Winter formal last year had been a disaster; I’d stood in the corner in a borrowed dress while other girls twirled around with boys. But I looked right into her eyes and willed my lie to work. I knew with her the trick was to be shameless; she was not particularly clever, but she could smell sweat and she could hear heartbeats. I breathed in deeply and held it to slow my heart down. It was part of a set of skills that felt dangerous to use, foreign from what the rest of the family had. But it gave me an edge with Luma; she didn’t really understand lying. She’d never really needed to lie. She’d always just gotten what she wanted.
I wished I could tell her about all of this. I didn’t like having to be the mature one, the one who sacrificed. I wanted to be a little girl again, have her hug me and tell me I was silly and everything would be alright.
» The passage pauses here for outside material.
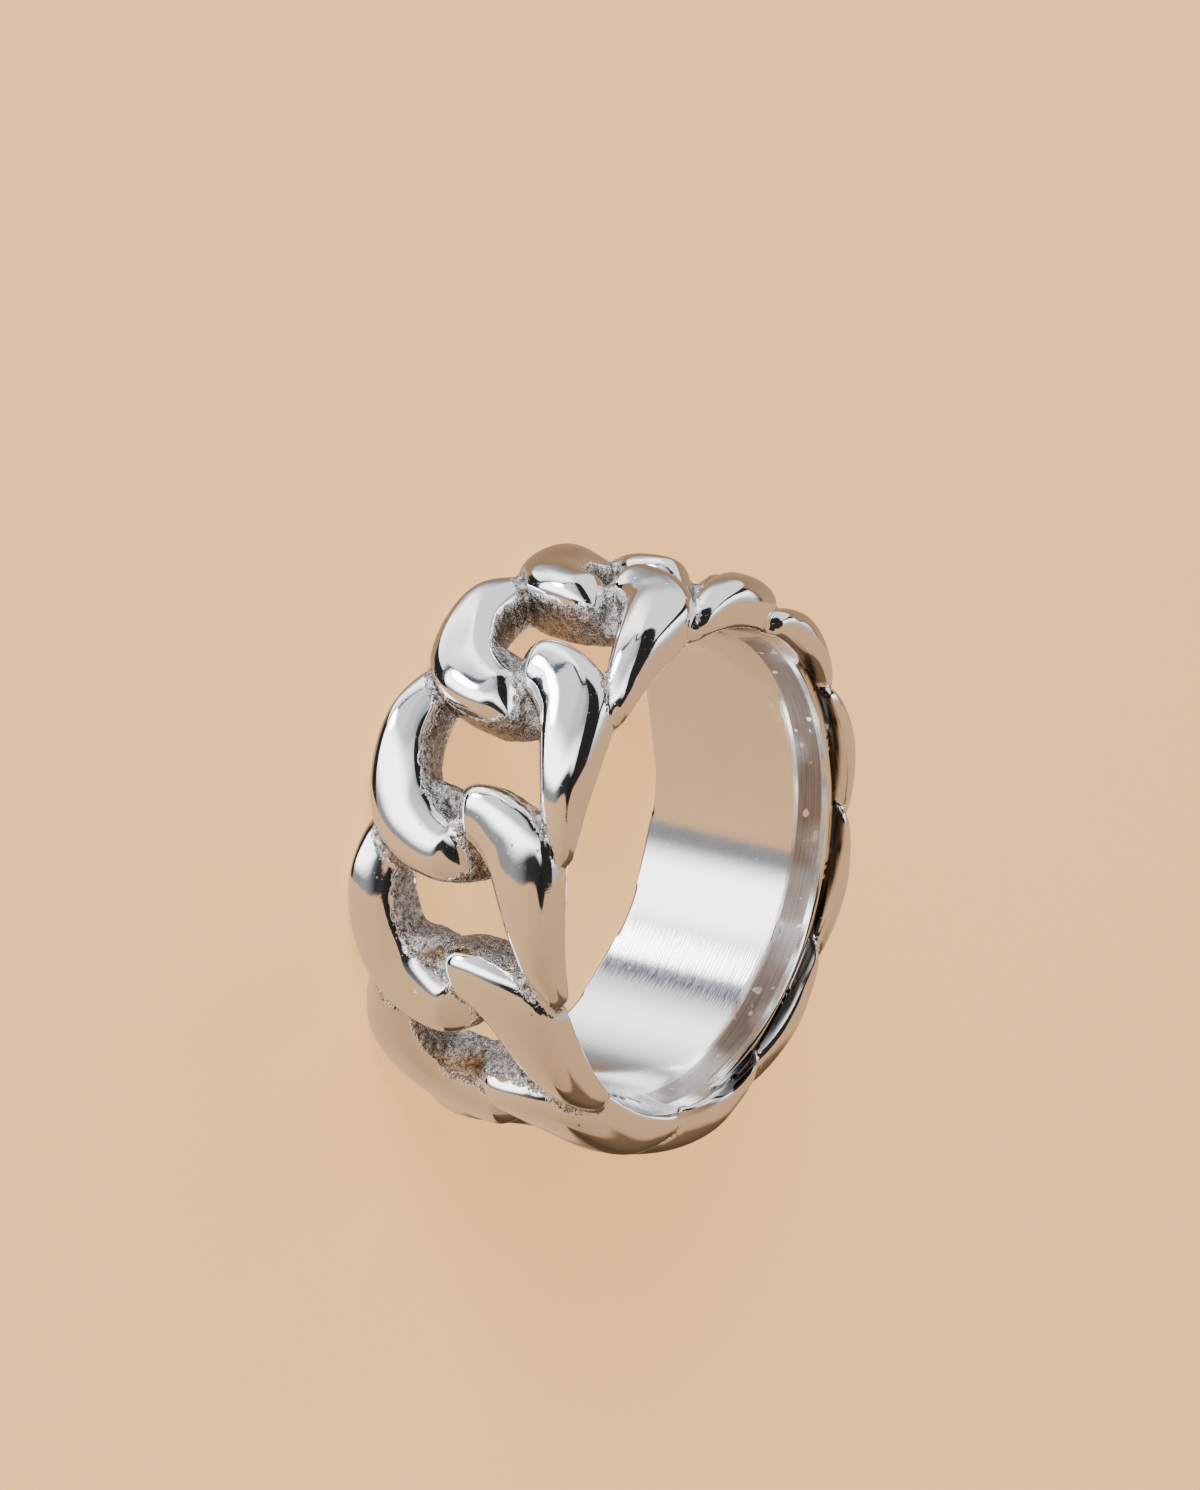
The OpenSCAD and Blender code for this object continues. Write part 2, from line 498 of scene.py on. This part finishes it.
# Painted shade in the cast skin: dark pits, and darker deeper down
SHADED_DEEP_CAST = (0.14, 0.123, 0.112), (0.52, 0.485, 0.455)        # pits and peaks
SHADED_RAISED_CAST = (0.07, 0.066, 0.063), (0.92, 0.91, 0.90)        # the same near the crests
DEEP_R, RAISED_R = 11.0, 12.0
POLISH = 0.04, 0.08           # roughness of the links
BRUSHING = 0.02, 0.06         # added in the bore
RIM_ROUGHNESS = 0.26          # added on the bore's rim
CAST_ROUGHNESS = 0.32, 0.11   # of its pits and peaks
BUFF_SLANT = 0.77, 0.64       # cosine and sine of the buffing's slant, roughly
BUFF_DEPTH, BRUSH_DEPTH = 0.0011, 0.0065    # in mm
GRAIN_DEPTH, PIT_DEPTH = 0.04, 0.085

metal = bpy.data.materials.new("polished_metal")
metal.use_nodes = True
m = Nodes(metal.node_tree)
shader = metal.node_tree.nodes["Principled BSDF"]
shader.inputs["Metallic"].default_value = 1.0
cast = m.add("ShaderNodeAttribute", attribute_name="cast").outputs["Fac"]
satin = m.add("ShaderNodeAttribute", attribute_name="bore").outputs["Fac"]
crease_shade = m.add("ShaderNodeAttribute", attribute_name="crease").outputs["Fac"]
in_mm = m.scaled(m.add("ShaderNodeTexCoord").outputs["Object"], 1000.0)
x, y, z = m.add("ShaderNodeSeparateXYZ", {0: in_mm}).outputs
run = m.math("MULTIPLY", m.math("ARCTAN2", y, x), MID_R)
radius = m.math("SQRT", m.math("ADD", m.times(x, x), m.times(y, y)))


def streaks(along, across, length, width):
    """Fine lines, that long and that wide in mm."""
    at = {
        0: m.math("DIVIDE", along, length),
        1: m.math("DIVIDE", across, width),
        2: m.times(radius, 0.7),
    }
    return m.noise(m.add("ShaderNodeCombineXYZ", at).outputs[0], 1.0, 3.0, 0.6)


# The bore is brushed round the ring; the links were buffed across, a little aslant
brushed = streaks(run, z, 3.2, 0.09)
cosine, sine = BUFF_SLANT
slanted = m.math("SUBTRACT", m.times(z, cosine), m.times(run, sine))
crossing = m.math("ADD", m.times(z, sine), m.times(run, cosine))
buffed = streaks(slanted, crossing, 1.1, 0.06)
haze = m.noise(in_mm, 0.55, 3.0, 0.6)
grain = m.noise(in_mm, 13.0, 3.0, 0.7)
pits = m.noise(in_mm, 4.8, 3.0, 0.55)
ragged_edge = m.noise(in_mm, 8.0, 3.0, 0.65)
spots = m.noise(in_mm, 1.9, 0.0, 0.4)
patches = m.noise(in_mm, 0.42, 1.0, 0.5)
# The bore's rim is rougher, unevenly, with a few spots still bright; there its colour is a
# painted reflection, darker brownish metal standing in for the links' flanks mirrored in it
rim = m.times(m.ramp(satin, 1.3, 1.7), m.soft(spots, 0.80, 0.74))
rim = m.times(rim, m.soft(patches, 0.42, 0.6, 1.0, 0.62))
# The cast skin ends in a ragged line
ragged = m.soft(m.math("ADD", cast, m.ramp(ragged_edge, 0.3, 0.7, -0.42, 0.42)), 0.40, 0.66)
lined = m.math("MINIMUM", satin, 1.0)
brushing = m.times(lined, m.ramp(brushed, 0.3, 0.7, *BRUSHING))
worn = m.math("ADD", m.ramp(haze, 0.35, 0.7, *POLISH), brushing)
worn = m.math("ADD", worn, m.times(rim, RIM_ROUGHNESS))
roughness = m.mix_number(worn, m.ramp(grain, 0.35, 0.65, *CAST_ROUGHNESS), ragged)
m.tree.links.new(roughness, shader.inputs["Roughness"])
bright = m.scaled(CLEAN_METAL, m.ramp(haze, 0.3, 0.7, 0.96, 1.0))
# The rim's painted reflection
bright = m.mix(bright, m.mix(*RIM_PAINTED_REFLECTION, m.ramp(brushed, 0.3, 0.7)), rim)
# Painted shade in the crease by the lining
bright = m.mix(bright, CREASE_PAINTED_SHADE, crease_shade)
# Painted shade on the cast skin: the pits are darkened, and towards the bore it is darker
# overall
peaks = m.ramp(m.math("ADD", m.times(grain, 0.5), m.times(pits, 0.5)), 0.42, 0.60)
deep, raised = m.mix(*SHADED_DEEP_CAST, peaks), m.mix(*SHADED_RAISED_CAST, peaks)
skin = m.mix(deep, raised, m.soft(radius, DEEP_R, RAISED_R))
m.tree.links.new(m.mix(bright, skin, ragged), shader.inputs["Base Color"])
line_height = m.mix_number(m.times(buffed, BUFF_DEPTH), m.times(brushed, BRUSH_DEPTH), lined)
skin_height = m.math("ADD", m.times(grain, GRAIN_DEPTH), m.times(pits, PIT_DEPTH))
surface_height = m.math("ADD", line_height, m.times(skin_height, ragged))
relief = m.add("ShaderNodeBump", {"Strength": 1.0, "Distance": MM, "Height": surface_height})
m.tree.links.new(relief.outputs[0], shader.inputs["Normal"])
mesh.materials.append(metal)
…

But Grandma Persephone had told me to take care of her, along with everyone else. She was innocent, in a way. If she lost that, I’d failed. Must be nice, I supposed, to live in a big house away from the world, where everyone you saw was someone who loved you.
We called in Grandmere and Grandpa Miklos and Arthur. Rhys came sulking in, too, and stood in the corner with his arms folded over his chest. I sat down at the piano and played a few chords experimentally, testing my fingers. My piano teacher at school had said my webbed thumb made my span too short, and if I ever wanted to be a professional I would have to get it operated on. In response I’d developed a way of leaping along that gave my playing a little bit of a lilt. I won a prize for a song I performed, a Bible with real gold on the edges of the pages. Where was that now? Probably still in my dormitory room where I’d left it when I fled. Or taken by the police as evidence, if things had gone that far.